A long time ago there was an archangel that went by the name of Lucifer. He lived in Heaven. He was highly thought of amongst his peers of the cloudy planes, even by God. One day, Lucifer, beset by pride challenged the order of heaven and Lord Almighty himself. Obviously God wasn't going to have that and a battle commenced. War raged and Lucifer was defeated and cast from Heaven to re-enter the world. He paid for his insolence with the clipping of his wings and to this day (should you choose to believe) the battle between God and the Devil still rages indirectly through the minds of men.
Then came Ryan Lennox. Not a typical name given to a warrior in the battle between good and evil: more in keeping with a Channel 5 Sunday night American import show one might think. Infernal's protagonist's proper noun isn't the only thing untoward with this unholy/holy setting: Lennox runs with the dark side. Yes, extremist right-wing Christians unite and picket line Hell's newest recruit - oh and you get to play with him (in a purely none sexual and totally computer game character sort of way).
It's not like Infernal is massively difficult - there are moments of frustration - but if you had the power of Satan I would expect that any challenge in front of you would be surmountable. Instead Lennox spends plenty of time looking for items, keys, switches etc. Why can't he smash through a wall, if he wants to? Why are force fields and locked doors a problem to an agent of hell? And why is it that if he falls more than five feet Lennox is met with instant death? Although he can teleport, but not through walls. He has an arm that sets on fire at will, but this does little else other than make Lennox that tiny bit more powerful. It's not so much that these things blight gameplay, but more add to a feeling of frustration, as Infernal could have been so much more grandiose.
The tag line 'In the Eternal War between Good and Evil... Hell Wants You' is decently supported through the narrative, but the gameplay and action doesn't remain as loyal. For most of the game your arsenal against Good are guns and projectiles, much the same as someone who doesn't have the power of evil coursing through his veins. Perhaps if Playlogic had been more ambitious we would be playing through a more unique gaming experience - where's the demonic possession for instance? Codemaster's 2004 title Second Sight enabled you to take control of any NPC at any time, it was a seamless part of the game and it's frustrating that Infernal is left lacking in this department.
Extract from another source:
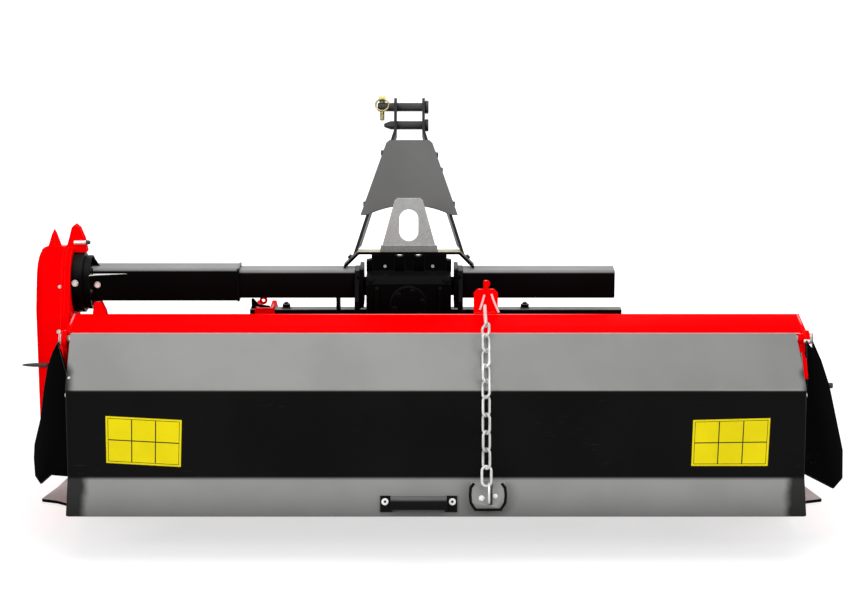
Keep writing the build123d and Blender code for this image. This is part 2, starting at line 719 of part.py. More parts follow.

Infernal is almost equally uninspiring to play. It looks a treat, utilising an Ageia PhysX board, some of the effects in the game are purely groundbreaking - as if conjured by the devil himself. At one point, equipped with a flamethrower, I set about turning a room to ash. The flames hit the floor and crept up the wall and to the ceiling just as you would expect; charred walls and furniture left cindered to achieve a level of realism that's comforting for those arsonists looking for a safer way to set fire to things. However despite the joyous visuals, it's difficult to get excited about gameplay that is little more than run and gun. You do need to be careful and take aim, but the cover system doesn't work anywhere near as well as in Gears of War, if indeed it works at all. The enemy, so important for games of this nature, aren't the smoothest bunch of rascals; the age-old problem of suicidal foes standing in the middle of a corridor, rather than behind a barrel or crate adjacent is irritating. However there are moments where decent AI prevails and you're taken down, but the unbalanced nature of your enemies adds to a wholly unsatisfying experience.
Lennox becomes more powerful in the dark and by proxy becomes weaker in direct light. His 'mana' is boosted by remaining in dimly lit areas (as well as draining the souls of recently felled victims) and gaining energy in this way is an on-going element to the gameplay. This does, on occasion, lead to some memorable moments - a battle early on in the game forces you to 'create darkness' by shooting out the lights above you in order to defeat your enemy as he consequently 'relights' the area. However it's not amazingly inspiring, and certainly nothing close to innovative. Graphics aside Infernal is a pretty mediocre third-person shooter in a genre already boasting Resident Evil 4 and Gears of War: given this, and Gears' inevitable arrival on the PC, it's difficult to recommend Infernal.
Also, whatever your religious background might be - forgive the Devil Worshippers - it's hard to sit comfortable and side with those who are dark-sided. I have little faith in anything, but I find it difficult to understand how a game will be received when the niche is that you play the part of the bad guy, rather than the good. Sure, perhaps this might be overlooked - for the ability to forgive is the basis of most western religions - if it weren't for the overtly underwhelming experience that Infernal is.